_THE TASK_
Extract the complete data exactly as given.

_PROVIDED INFORMATION_
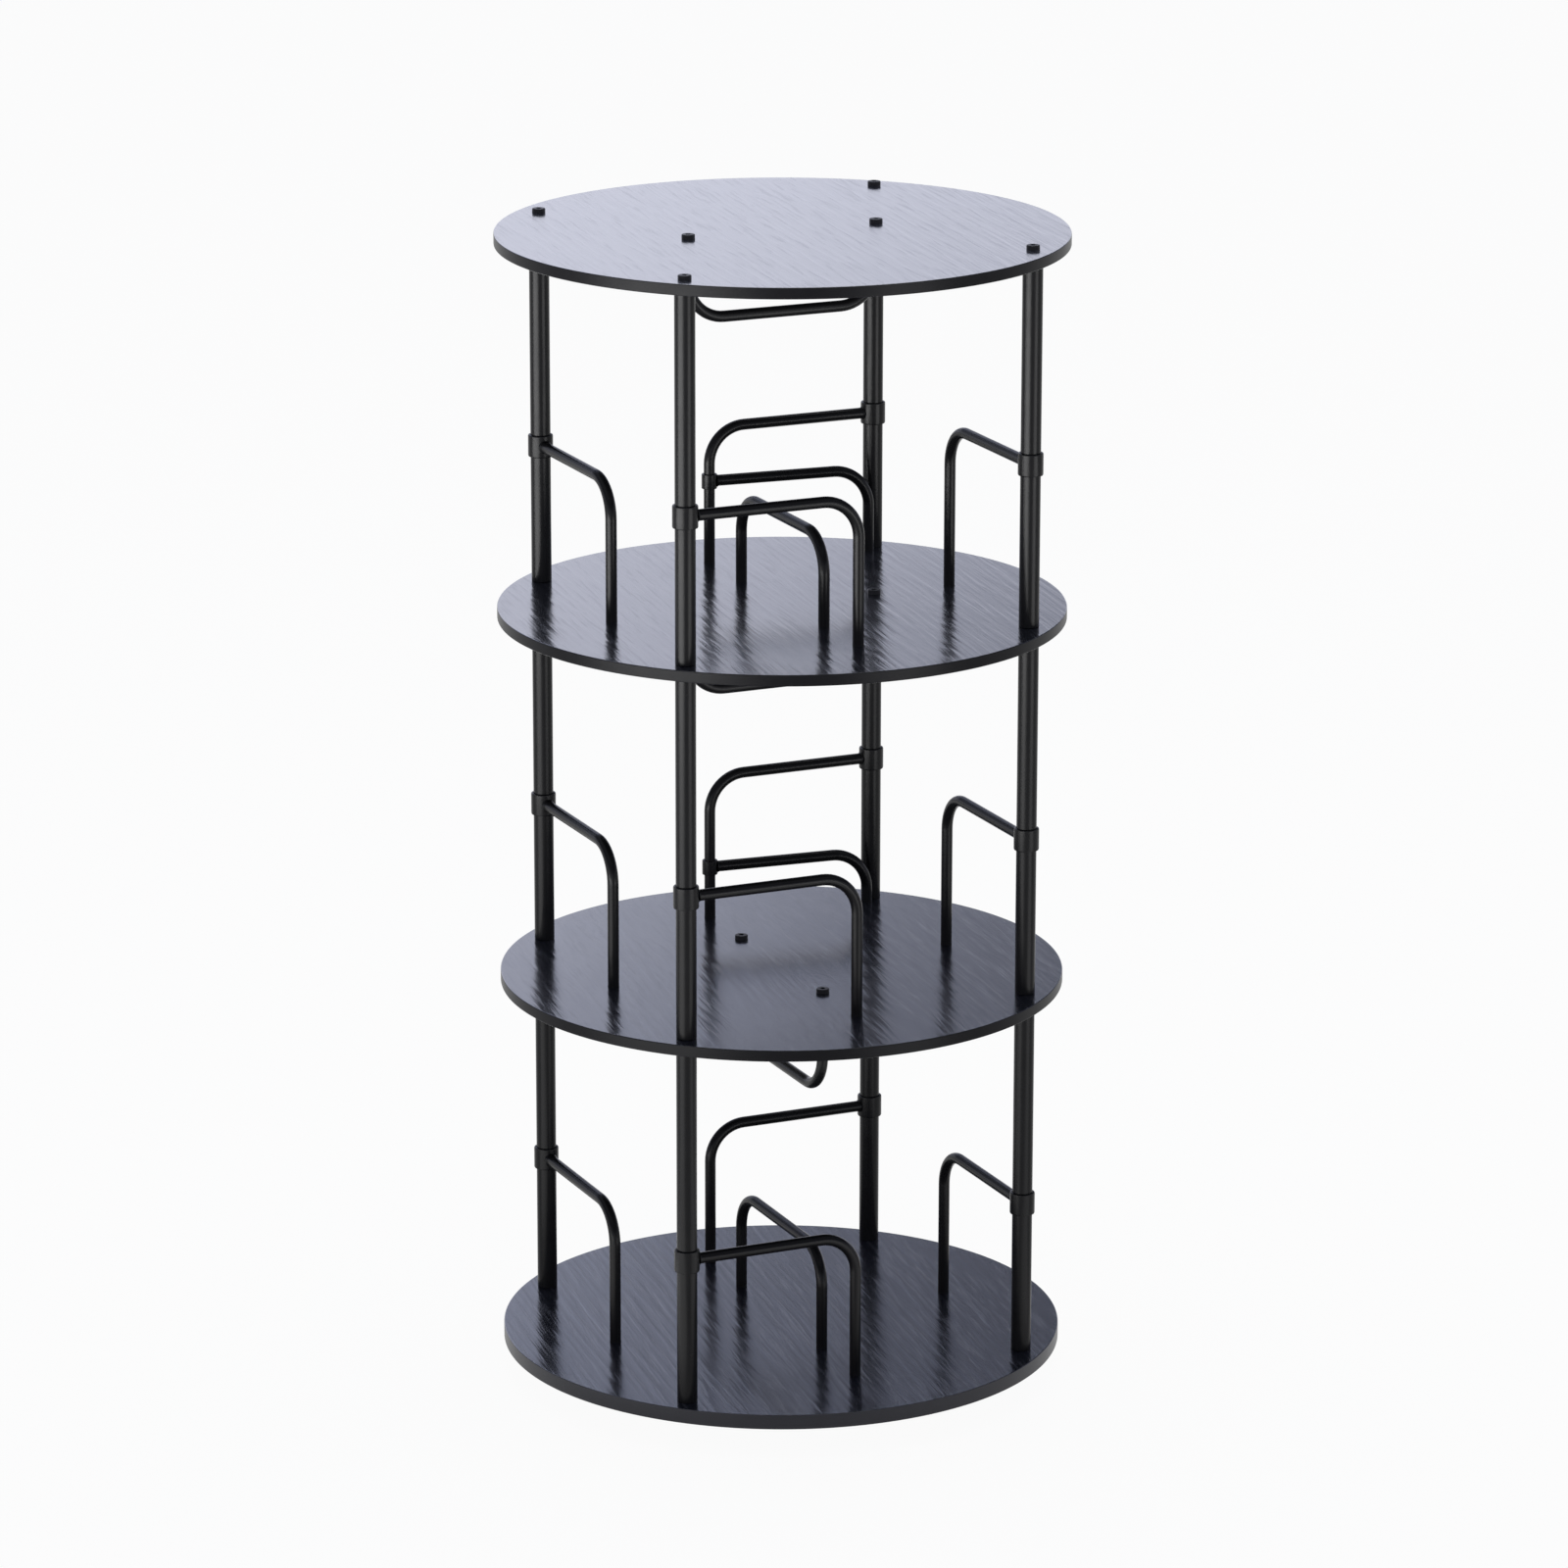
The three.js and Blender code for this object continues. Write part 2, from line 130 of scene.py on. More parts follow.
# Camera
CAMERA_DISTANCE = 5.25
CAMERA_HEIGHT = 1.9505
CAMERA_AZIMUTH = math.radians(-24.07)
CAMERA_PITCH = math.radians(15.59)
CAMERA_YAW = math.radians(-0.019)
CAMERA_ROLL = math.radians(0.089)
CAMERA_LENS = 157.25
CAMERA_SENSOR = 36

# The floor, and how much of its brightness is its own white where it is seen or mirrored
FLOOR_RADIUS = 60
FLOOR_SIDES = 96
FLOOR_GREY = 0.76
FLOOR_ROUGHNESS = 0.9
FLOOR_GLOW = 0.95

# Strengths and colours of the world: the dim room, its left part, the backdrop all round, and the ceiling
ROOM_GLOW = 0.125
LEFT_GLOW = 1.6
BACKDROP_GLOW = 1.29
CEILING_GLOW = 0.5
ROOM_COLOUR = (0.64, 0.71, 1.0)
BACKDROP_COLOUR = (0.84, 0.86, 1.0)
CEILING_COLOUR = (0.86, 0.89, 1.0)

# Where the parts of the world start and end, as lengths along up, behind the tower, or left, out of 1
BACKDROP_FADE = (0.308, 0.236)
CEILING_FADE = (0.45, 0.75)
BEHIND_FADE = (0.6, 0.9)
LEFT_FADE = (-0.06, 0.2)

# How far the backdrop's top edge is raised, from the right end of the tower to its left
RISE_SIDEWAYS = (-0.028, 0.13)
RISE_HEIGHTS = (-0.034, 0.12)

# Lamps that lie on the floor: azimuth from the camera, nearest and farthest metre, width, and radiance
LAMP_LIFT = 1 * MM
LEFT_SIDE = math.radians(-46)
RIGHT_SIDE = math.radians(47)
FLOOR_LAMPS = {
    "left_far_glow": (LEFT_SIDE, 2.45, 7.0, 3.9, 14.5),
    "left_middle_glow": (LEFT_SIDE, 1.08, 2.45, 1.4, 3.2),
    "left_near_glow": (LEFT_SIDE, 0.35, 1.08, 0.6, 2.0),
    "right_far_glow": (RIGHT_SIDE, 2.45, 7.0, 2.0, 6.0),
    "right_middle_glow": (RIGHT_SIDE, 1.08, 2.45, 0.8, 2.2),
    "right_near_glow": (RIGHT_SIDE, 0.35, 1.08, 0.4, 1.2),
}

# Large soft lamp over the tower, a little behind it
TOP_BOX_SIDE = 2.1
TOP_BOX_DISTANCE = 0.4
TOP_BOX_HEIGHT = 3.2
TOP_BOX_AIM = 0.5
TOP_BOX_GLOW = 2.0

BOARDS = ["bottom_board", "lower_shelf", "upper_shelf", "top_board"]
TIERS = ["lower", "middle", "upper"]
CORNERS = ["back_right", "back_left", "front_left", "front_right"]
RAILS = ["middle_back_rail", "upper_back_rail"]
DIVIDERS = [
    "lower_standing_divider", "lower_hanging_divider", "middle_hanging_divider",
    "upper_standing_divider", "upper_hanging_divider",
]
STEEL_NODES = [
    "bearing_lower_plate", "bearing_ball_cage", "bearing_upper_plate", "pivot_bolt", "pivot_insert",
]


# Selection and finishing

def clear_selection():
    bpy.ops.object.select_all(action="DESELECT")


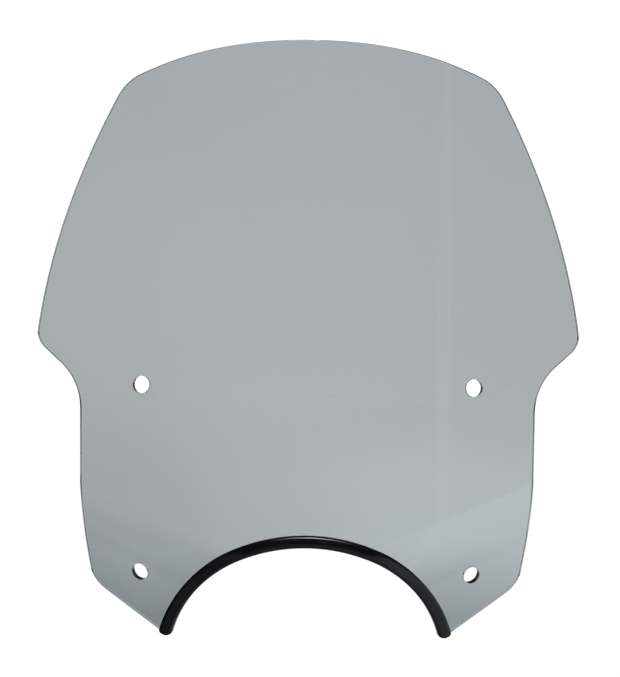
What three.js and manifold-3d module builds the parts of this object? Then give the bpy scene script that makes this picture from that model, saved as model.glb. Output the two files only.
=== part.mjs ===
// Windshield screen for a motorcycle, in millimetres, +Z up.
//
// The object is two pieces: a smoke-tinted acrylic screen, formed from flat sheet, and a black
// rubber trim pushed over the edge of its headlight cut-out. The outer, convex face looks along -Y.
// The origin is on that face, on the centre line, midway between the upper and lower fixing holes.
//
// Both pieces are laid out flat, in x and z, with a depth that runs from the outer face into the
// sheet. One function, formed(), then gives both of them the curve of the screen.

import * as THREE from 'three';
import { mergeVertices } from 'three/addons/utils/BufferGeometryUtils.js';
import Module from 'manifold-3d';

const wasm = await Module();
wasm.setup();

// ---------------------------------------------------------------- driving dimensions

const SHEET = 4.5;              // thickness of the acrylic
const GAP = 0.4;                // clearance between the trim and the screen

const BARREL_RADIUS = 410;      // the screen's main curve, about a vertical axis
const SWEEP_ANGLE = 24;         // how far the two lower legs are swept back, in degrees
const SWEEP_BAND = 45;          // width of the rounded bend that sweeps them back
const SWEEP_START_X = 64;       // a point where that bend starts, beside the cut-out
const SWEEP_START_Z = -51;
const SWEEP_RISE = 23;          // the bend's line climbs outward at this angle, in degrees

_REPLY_
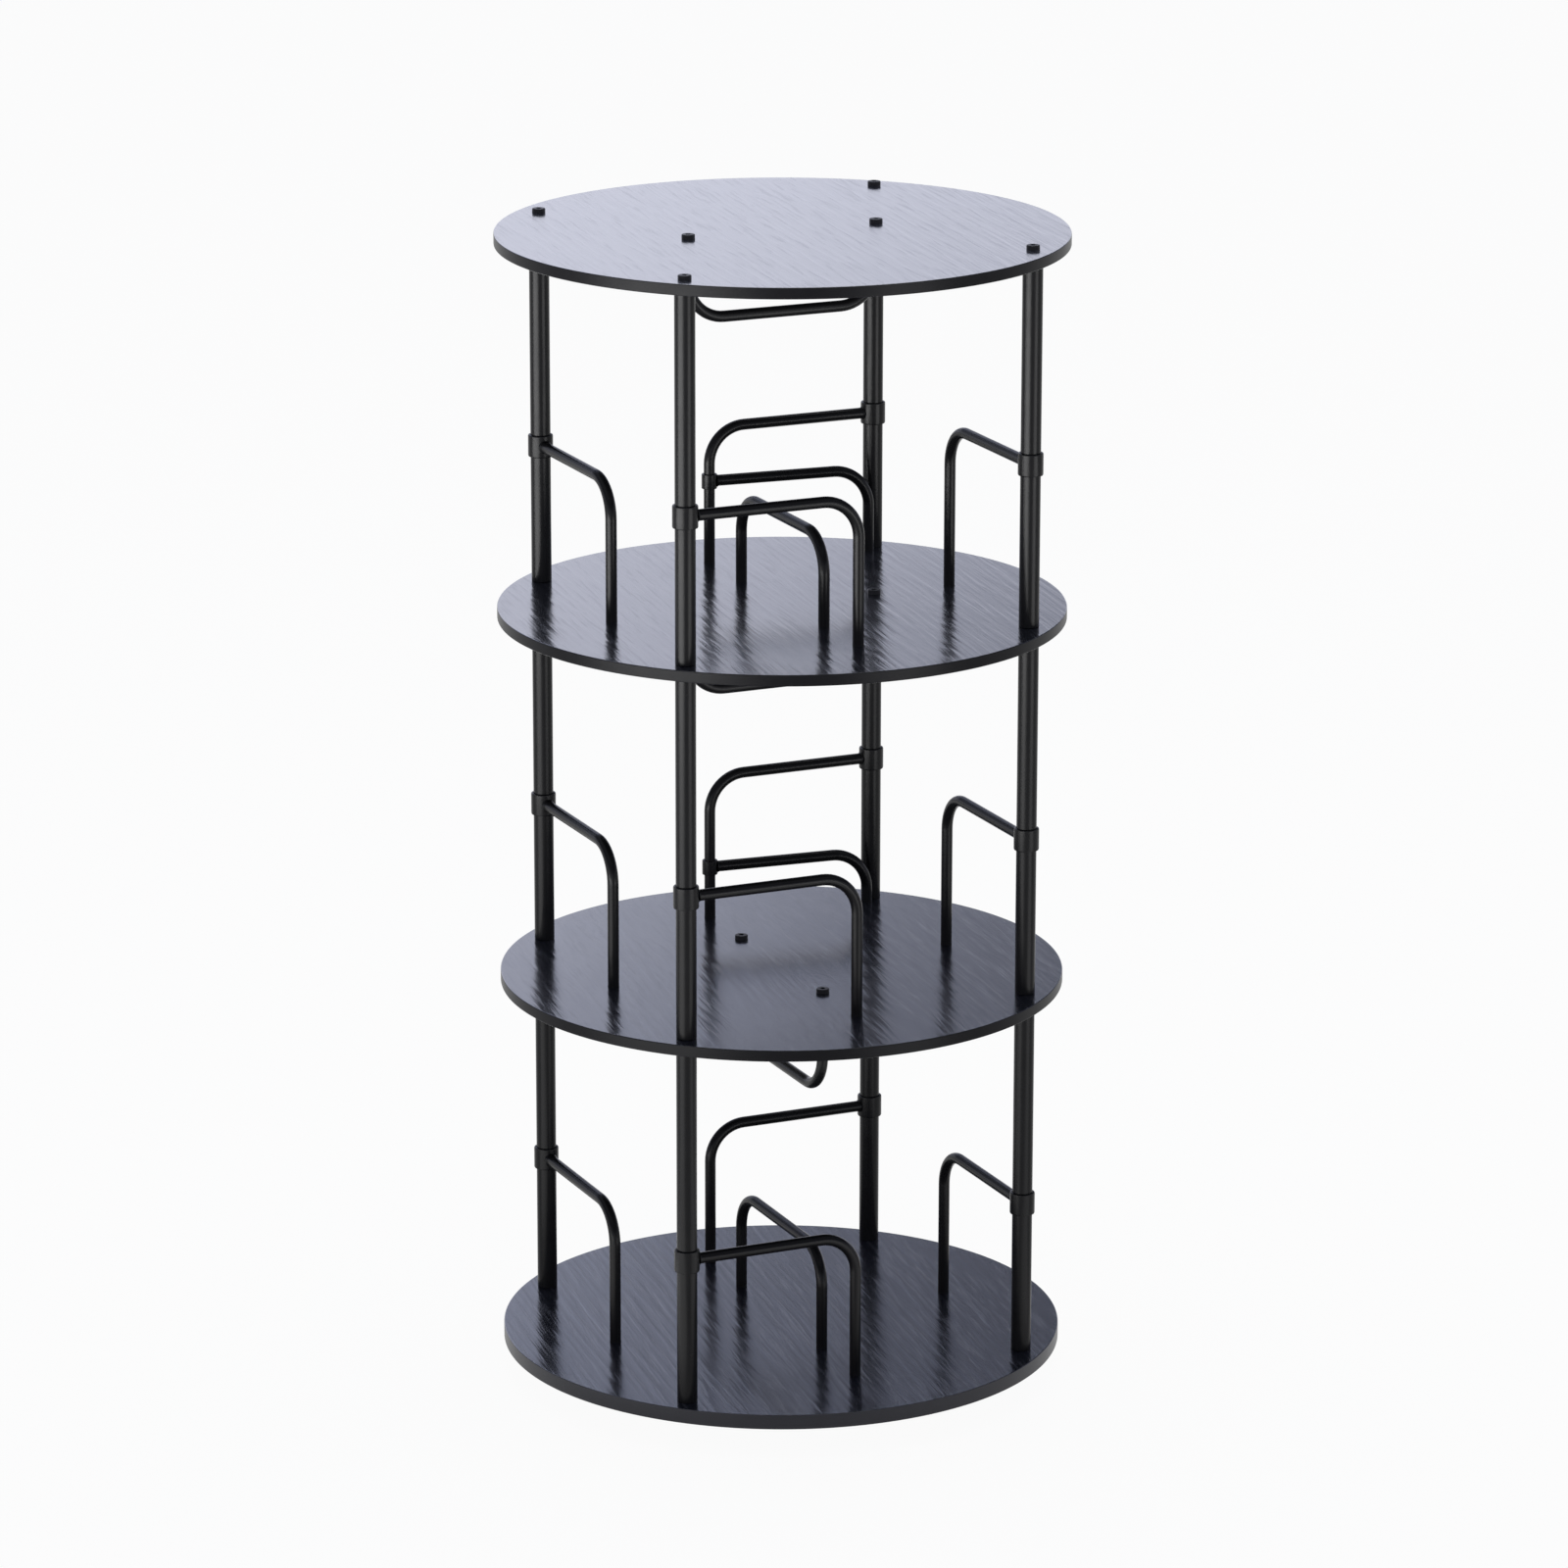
The three.js and Blender code for this object continues. Write part 2, from line 130 of scene.py on. More parts follow.
# Camera
CAMERA_DISTANCE = 5.25
CAMERA_HEIGHT = 1.9505
CAMERA_AZIMUTH = math.radians(-24.07)
CAMERA_PITCH = math.radians(15.59)
CAMERA_YAW = math.radians(-0.019)
CAMERA_ROLL = math.radians(0.089)
CAMERA_LENS = 157.25
CAMERA_SENSOR = 36

# The floor, and how much of its brightness is its own white where it is seen or mirrored
FLOOR_RADIUS = 60
FLOOR_SIDES = 96
FLOOR_GREY = 0.76
FLOOR_ROUGHNESS = 0.9
FLOOR_GLOW = 0.95

# Strengths and colours of the world: the dim room, its left part, the backdrop all round, and the ceiling
ROOM_GLOW = 0.125
LEFT_GLOW = 1.6
BACKDROP_GLOW = 1.29
CEILING_GLOW = 0.5
ROOM_COLOUR = (0.64, 0.71, 1.0)
BACKDROP_COLOUR = (0.84, 0.86, 1.0)
CEILING_COLOUR = (0.86, 0.89, 1.0)

# Where the parts of the world start and end, as lengths along up, behind the tower, or left, out of 1
BACKDROP_FADE = (0.308, 0.236)
CEILING_FADE = (0.45, 0.75)
BEHIND_FADE = (0.6, 0.9)
LEFT_FADE = (-0.06, 0.2)

# How far the backdrop's top edge is raised, from the right end of the tower to its left
RISE_SIDEWAYS = (-0.028, 0.13)
RISE_HEIGHTS = (-0.034, 0.12)

# Lamps that lie on the floor: azimuth from the camera, nearest and farthest metre, width, and radiance
LAMP_LIFT = 1 * MM
LEFT_SIDE = math.radians(-46)
RIGHT_SIDE = math.radians(47)
FLOOR_LAMPS = {
    "left_far_glow": (LEFT_SIDE, 2.45, 7.0, 3.9, 14.5),
    "left_middle_glow": (LEFT_SIDE, 1.08, 2.45, 1.4, 3.2),
    "left_near_glow": (LEFT_SIDE, 0.35, 1.08, 0.6, 2.0),
    "right_far_glow": (RIGHT_SIDE, 2.45, 7.0, 2.0, 6.0),
    "right_middle_glow": (RIGHT_SIDE, 1.08, 2.45, 0.8, 2.2),
    "right_near_glow": (RIGHT_SIDE, 0.35, 1.08, 0.4, 1.2),
}

# Large soft lamp over the tower, a little behind it
TOP_BOX_SIDE = 2.1
TOP_BOX_DISTANCE = 0.4
TOP_BOX_HEIGHT = 3.2
TOP_BOX_AIM = 0.5
TOP_BOX_GLOW = 2.0

BOARDS = ["bottom_board", "lower_shelf", "upper_shelf", "top_board"]
TIERS = ["lower", "middle", "upper"]
CORNERS = ["back_right", "back_left", "front_left", "front_right"]
RAILS = ["middle_back_rail", "upper_back_rail"]
DIVIDERS = [
    "lower_standing_divider", "lower_hanging_divider", "middle_hanging_divider",
    "upper_standing_divider", "upper_hanging_divider",
]
STEEL_NODES = [
    "bearing_lower_plate", "bearing_ball_cage", "bearing_upper_plate", "pivot_bolt", "pivot_insert",
]


# Selection and finishing

def clear_selection():
    bpy.ops.object.select_all(action="DESELECT")


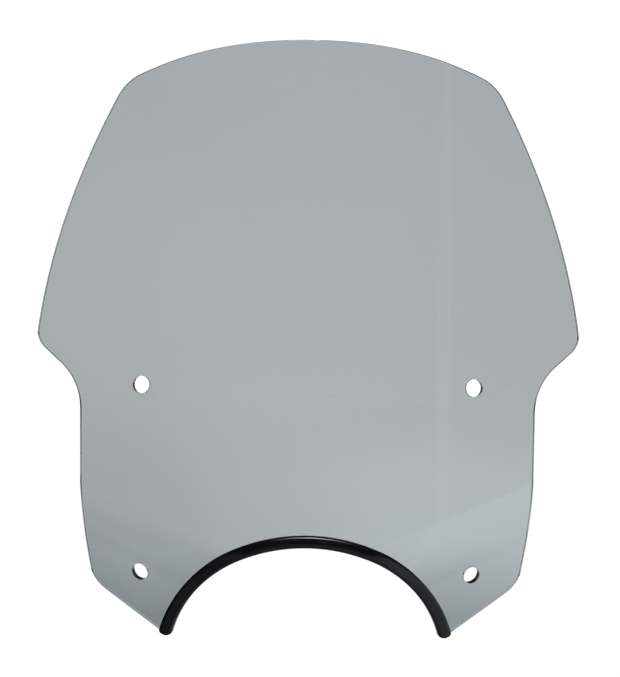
What three.js and manifold-3d module builds the parts of this object? Then give the bpy scene script that makes this picture from that model, saved as model.glb. Output the two files only.
=== part.mjs ===
// Windshield screen for a motorcycle, in millimetres, +Z up.
//
// The object is two pieces: a smoke-tinted acrylic screen, formed from flat sheet, and a black
// rubber trim pushed over the edge of its headlight cut-out. The outer, convex face looks along -Y.
// The origin is on that face, on the centre line, midway between the upper and lower fixing holes.
//
// Both pieces are laid out flat, in x and z, with a depth that runs from the outer face into the
// sheet. One function, formed(), then gives both of them the curve of the screen.

import * as THREE from 'three';
import { mergeVertices } from 'three/addons/utils/BufferGeometryUtils.js';
import Module from 'manifold-3d';

const wasm = await Module();
wasm.setup();

// ---------------------------------------------------------------- driving dimensions

const SHEET = 4.5;              // thickness of the acrylic
const GAP = 0.4;                // clearance between the trim and the screen

const BARREL_RADIUS = 410;      // the screen's main curve, about a vertical axis
const SWEEP_ANGLE = 24;         // how far the two lower legs are swept back, in degrees
const SWEEP_BAND = 45;          // width of the rounded bend that sweeps them back
const SWEEP_START_X = 64;       // a point where that bend starts, beside the cut-out
const SWEEP_START_Z = -51;
const SWEEP_RISE = 23;          // the bend's line climbs outward at this angle, in degrees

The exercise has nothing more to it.